The creatures are more clearly seen this time around. They run around giddily, mating and eating; they appear to be what humanity would evolve into if all money and electricity disappeared from the face of the earth. Meanwhile, our cast of characters commits all kinds of grotesque acts, all in supposed self-interest. [...] Or, more accurately, that most people think it's funny. But I found it distracting.

In their attempt to top the first film, the makers turned the second movie into a pornographic satire of the original flick. A catapult is created using the clothes of two breasty biker chicks who spend the remainder of the movie mostly nude. A man ends up with a pipe in his head but suffers only minor swelling. Except for the Mexican wrestlers, Thunder and Lightning, every character was viciously selfish. The movie pushed the envelope until I had no more pushing room left.

And yes. What did it for me was the baby. I guess that was supposed to be funny.

Personal state: experiencing abdominal distension, some light sobbing, phone call to mother. Two stars.

FEAST III: THE HAPPY FINISH
This is another immediate continuation from the previous film, with our gang moving underground in their quest to safety, guided this time by a mentally handicapped Prophet who has an unusual ability to ward off the creatures. As it crawls through labyrinthine sewage systems, the movie achieves new depths to its depravity, including violence of cartoonish dimensions. (Seriously. Wile E. Coyote would fit right in here.) At first I'd rationalized that the movie was offering a kind of social commentary. In fact, as the third movie unspooled, I was reminded by what Dawson said, "As soon as men decide that all means are permitted to fight an evil, then their good becomes indistinguishable from the evil that they set out to destroy." It made the movie seem smart again.

The ending, not so much. It's abrupt, it's stupid, it's completely out of left field, like the filmmakers just said, "I'm tired of this movie. Let's stop." There's a tease about a possible fourth (and an amusing song over the final credits), but the whole thing felt like a shamefaced shrug to me. As if the makers didn't want people to be too offended, so they finished with a silly little "See? We didn't mean no harm!" When, of course, they did.

Personal condition: smiling, a little headachy, slight dry mouth, not altogether unsatisfied. Three stars.

Not bad.

by B. Elazier 2009-04-19, 0 people found this review helpful
Not a bad conclusion to this horror trilogy.
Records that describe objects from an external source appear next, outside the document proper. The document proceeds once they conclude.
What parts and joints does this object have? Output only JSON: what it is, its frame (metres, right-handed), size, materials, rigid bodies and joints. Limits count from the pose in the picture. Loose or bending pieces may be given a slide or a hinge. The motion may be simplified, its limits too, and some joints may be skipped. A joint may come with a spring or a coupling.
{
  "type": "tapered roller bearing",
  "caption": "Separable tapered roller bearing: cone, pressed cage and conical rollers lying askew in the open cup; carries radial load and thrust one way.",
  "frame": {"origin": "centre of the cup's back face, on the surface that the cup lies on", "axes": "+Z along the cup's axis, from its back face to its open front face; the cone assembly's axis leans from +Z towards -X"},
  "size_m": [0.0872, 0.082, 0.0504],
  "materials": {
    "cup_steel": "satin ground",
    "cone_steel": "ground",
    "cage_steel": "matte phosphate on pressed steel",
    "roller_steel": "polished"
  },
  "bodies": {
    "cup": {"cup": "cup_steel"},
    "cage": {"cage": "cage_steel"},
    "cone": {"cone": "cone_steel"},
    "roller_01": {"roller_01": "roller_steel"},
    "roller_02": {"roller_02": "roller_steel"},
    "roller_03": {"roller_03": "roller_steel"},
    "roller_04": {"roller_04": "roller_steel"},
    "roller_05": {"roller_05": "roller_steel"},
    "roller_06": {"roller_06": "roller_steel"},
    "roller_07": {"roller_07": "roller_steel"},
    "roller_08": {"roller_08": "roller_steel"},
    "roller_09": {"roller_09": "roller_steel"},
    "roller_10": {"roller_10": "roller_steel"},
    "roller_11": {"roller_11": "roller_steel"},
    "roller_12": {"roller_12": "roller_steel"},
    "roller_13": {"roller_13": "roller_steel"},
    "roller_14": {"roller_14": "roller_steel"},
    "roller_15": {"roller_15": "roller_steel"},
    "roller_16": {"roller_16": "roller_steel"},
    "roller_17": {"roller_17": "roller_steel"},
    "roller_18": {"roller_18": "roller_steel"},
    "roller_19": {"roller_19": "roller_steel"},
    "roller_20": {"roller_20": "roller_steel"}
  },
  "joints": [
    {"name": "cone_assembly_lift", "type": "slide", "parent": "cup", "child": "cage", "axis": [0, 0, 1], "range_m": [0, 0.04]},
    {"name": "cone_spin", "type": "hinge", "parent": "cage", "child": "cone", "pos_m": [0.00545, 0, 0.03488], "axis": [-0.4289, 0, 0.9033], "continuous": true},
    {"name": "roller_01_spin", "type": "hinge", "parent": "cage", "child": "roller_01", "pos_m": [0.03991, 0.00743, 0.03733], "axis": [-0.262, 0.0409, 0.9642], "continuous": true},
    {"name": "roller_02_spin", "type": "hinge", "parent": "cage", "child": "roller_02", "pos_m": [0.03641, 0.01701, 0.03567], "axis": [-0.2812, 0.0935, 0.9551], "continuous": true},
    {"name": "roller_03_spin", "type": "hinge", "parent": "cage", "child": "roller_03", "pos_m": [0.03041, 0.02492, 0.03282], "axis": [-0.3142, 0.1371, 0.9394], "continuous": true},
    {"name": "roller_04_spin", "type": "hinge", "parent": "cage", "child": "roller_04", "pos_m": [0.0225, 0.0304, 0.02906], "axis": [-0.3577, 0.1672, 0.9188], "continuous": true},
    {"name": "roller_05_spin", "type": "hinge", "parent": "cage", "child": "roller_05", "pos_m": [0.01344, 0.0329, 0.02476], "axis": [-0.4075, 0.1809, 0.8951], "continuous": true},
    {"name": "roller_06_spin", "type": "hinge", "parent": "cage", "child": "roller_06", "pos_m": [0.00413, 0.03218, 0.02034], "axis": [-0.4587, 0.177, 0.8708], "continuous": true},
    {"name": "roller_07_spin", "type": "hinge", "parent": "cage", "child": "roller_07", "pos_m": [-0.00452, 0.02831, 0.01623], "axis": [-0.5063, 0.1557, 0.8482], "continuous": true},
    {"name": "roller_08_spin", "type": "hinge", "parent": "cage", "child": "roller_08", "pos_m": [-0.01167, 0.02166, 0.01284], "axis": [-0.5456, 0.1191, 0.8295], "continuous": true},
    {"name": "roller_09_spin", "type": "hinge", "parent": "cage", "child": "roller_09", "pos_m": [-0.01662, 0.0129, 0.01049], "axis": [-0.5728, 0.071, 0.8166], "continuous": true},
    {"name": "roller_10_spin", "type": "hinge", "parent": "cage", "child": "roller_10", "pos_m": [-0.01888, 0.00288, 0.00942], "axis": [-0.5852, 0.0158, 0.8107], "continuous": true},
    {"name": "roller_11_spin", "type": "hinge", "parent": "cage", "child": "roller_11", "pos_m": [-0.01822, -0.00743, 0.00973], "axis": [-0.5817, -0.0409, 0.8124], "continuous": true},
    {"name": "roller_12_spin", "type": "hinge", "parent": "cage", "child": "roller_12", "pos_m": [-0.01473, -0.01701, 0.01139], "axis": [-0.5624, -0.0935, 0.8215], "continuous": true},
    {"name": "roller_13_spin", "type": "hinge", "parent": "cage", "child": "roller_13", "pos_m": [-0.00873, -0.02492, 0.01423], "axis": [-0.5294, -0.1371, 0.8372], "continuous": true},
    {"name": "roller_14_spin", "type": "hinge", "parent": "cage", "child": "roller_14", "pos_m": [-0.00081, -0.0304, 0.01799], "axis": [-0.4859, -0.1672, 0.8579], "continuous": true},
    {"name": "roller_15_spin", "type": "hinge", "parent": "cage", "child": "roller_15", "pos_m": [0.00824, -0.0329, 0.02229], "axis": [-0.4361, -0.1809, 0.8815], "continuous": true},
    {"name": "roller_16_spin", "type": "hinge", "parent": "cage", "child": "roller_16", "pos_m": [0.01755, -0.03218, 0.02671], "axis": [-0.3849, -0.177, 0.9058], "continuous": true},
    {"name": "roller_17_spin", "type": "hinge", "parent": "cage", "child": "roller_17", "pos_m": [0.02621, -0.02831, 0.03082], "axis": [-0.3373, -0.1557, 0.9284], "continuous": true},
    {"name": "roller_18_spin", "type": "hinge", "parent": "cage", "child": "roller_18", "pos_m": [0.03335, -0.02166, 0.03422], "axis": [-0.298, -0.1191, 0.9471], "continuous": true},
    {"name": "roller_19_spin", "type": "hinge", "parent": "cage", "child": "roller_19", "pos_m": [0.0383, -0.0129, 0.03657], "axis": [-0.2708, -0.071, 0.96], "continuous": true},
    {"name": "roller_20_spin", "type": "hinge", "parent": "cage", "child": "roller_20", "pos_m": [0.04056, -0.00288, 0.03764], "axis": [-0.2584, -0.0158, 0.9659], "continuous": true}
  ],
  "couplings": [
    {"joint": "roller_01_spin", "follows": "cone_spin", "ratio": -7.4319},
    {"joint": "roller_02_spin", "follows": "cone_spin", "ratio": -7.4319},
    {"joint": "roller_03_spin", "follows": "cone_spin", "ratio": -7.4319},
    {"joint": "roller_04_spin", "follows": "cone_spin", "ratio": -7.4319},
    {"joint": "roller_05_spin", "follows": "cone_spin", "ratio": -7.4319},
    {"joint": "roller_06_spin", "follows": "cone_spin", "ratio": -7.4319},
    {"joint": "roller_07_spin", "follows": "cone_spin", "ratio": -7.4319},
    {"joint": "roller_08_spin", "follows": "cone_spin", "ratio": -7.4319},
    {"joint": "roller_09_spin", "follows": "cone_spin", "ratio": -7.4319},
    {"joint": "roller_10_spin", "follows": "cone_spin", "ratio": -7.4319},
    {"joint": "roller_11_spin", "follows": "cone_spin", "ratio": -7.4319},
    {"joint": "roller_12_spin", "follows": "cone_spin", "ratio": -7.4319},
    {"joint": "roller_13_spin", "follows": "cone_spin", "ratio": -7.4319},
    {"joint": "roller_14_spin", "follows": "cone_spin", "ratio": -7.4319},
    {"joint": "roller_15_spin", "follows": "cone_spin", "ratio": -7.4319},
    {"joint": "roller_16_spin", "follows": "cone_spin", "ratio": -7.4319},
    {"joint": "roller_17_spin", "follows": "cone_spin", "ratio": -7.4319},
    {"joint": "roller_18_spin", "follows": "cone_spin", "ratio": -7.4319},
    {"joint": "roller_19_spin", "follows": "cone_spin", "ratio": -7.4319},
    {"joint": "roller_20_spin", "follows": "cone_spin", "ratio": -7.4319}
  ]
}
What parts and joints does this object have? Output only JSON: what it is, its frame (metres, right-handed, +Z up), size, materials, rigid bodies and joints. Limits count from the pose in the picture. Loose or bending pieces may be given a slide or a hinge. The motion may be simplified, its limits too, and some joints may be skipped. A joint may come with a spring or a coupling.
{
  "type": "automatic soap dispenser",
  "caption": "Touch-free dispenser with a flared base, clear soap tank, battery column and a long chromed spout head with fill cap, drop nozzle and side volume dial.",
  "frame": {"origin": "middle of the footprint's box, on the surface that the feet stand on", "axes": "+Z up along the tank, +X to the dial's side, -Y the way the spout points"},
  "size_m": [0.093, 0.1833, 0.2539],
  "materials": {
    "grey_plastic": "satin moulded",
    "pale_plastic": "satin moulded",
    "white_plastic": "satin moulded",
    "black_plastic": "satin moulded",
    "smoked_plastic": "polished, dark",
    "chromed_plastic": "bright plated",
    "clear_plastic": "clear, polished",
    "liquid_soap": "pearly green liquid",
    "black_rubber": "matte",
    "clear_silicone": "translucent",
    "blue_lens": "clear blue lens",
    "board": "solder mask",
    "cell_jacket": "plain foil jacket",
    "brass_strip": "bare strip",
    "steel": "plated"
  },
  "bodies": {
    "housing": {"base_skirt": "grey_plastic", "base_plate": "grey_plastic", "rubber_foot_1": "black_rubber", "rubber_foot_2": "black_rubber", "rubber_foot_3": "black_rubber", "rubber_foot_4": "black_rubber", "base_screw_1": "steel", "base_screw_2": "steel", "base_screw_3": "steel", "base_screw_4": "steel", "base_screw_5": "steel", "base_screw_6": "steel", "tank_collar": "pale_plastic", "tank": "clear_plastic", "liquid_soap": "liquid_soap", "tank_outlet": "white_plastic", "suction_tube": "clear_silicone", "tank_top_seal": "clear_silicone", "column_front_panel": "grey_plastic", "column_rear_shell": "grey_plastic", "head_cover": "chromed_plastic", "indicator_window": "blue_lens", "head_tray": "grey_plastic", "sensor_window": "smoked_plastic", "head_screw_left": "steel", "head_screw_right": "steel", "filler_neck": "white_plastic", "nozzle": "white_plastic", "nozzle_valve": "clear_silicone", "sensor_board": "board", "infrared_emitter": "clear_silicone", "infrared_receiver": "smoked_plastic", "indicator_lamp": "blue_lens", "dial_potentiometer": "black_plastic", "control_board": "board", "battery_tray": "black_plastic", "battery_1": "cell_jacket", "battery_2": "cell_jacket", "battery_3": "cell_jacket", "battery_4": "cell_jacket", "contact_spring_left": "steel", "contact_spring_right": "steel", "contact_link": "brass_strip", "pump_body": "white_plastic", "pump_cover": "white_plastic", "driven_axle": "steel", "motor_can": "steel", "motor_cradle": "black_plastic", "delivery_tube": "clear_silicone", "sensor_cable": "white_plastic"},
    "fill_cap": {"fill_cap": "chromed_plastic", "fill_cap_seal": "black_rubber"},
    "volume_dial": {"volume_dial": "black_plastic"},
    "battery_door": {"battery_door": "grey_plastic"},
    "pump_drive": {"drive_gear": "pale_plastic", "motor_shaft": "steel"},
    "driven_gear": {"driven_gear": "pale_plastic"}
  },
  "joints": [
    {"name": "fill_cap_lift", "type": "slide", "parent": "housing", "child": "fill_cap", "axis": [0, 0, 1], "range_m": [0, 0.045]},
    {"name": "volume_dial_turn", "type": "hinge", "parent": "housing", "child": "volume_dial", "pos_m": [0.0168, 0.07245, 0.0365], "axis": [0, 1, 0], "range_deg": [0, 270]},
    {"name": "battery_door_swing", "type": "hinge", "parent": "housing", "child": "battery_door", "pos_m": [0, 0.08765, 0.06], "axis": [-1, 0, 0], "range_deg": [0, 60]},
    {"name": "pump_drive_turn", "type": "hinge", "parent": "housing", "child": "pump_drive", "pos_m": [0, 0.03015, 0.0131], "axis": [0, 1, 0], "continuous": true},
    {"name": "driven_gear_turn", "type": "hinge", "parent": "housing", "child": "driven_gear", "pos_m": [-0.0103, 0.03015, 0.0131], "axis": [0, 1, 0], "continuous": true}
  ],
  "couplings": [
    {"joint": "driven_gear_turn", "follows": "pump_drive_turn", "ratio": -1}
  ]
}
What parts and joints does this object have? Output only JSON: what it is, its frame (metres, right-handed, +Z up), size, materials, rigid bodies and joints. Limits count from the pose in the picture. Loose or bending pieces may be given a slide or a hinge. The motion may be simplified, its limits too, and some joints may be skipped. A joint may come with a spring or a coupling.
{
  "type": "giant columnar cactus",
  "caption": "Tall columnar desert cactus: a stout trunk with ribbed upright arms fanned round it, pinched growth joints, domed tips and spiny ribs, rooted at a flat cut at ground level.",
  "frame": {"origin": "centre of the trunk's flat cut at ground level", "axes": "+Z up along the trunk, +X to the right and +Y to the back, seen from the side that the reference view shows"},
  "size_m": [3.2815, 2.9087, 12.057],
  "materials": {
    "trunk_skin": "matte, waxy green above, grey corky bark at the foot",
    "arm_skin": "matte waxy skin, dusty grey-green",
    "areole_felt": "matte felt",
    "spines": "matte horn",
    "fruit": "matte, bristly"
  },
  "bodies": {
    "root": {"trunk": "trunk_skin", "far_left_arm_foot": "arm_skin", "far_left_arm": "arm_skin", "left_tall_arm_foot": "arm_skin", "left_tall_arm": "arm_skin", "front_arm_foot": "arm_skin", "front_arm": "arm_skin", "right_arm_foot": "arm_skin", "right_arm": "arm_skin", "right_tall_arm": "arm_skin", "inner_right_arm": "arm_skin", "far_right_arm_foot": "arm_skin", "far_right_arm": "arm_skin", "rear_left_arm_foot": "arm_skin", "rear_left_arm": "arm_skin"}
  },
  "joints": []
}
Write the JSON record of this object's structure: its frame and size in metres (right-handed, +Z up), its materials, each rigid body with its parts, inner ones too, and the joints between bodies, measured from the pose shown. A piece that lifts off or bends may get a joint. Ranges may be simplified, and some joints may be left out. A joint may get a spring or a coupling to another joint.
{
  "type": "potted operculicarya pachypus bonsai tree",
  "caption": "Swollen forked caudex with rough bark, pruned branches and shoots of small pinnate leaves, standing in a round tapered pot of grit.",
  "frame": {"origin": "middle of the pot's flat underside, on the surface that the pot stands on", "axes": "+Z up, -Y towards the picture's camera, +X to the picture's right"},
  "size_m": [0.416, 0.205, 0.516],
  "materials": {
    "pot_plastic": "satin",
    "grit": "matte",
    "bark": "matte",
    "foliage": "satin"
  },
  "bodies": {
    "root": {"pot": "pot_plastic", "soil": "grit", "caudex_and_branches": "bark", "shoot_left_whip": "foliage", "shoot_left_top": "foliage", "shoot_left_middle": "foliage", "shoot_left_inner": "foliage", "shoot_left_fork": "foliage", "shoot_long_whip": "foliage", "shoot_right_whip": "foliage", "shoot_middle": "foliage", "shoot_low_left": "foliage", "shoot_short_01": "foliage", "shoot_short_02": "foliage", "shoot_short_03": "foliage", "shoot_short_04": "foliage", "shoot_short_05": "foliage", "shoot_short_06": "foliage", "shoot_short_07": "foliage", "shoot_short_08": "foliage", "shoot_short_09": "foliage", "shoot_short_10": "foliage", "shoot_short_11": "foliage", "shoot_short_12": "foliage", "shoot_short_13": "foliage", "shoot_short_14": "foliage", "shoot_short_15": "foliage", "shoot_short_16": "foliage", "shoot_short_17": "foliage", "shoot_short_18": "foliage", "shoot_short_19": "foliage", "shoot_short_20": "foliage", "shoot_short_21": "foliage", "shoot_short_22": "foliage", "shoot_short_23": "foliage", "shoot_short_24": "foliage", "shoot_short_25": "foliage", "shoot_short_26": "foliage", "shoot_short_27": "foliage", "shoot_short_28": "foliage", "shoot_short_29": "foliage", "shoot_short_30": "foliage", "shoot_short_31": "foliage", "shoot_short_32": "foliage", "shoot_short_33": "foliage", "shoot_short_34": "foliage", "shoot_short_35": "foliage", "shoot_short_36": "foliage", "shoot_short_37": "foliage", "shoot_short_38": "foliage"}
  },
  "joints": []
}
But not as good as the first movie.

Crazy Movie, So-so sequel

by H. A Huffman 2009-03-27, 0 people found this review helpful
The first 20 - 30 minutes of Feast 3 are the best part of the film. I cannot really recommend the rest of the movie; it seems that the writers/producers of this sequel ran out of ideas halfway through the film.

The first 10 minutes of the film had me rolling on the floor in laughter. It is a good mixture of horror, gore and comedy. Be warned, this film is not for non-horror fans. The horny, hungry monsters introduced in the first two films are particularly nasty here. There are a few scenes, in the beginning, that are really over-the-top.

The movie kind of goes South at the end; the ending makes no sense at all and is just silly. But there is enough good stuff in Feast III for a mild recommendation. Rent it or buy it on sale.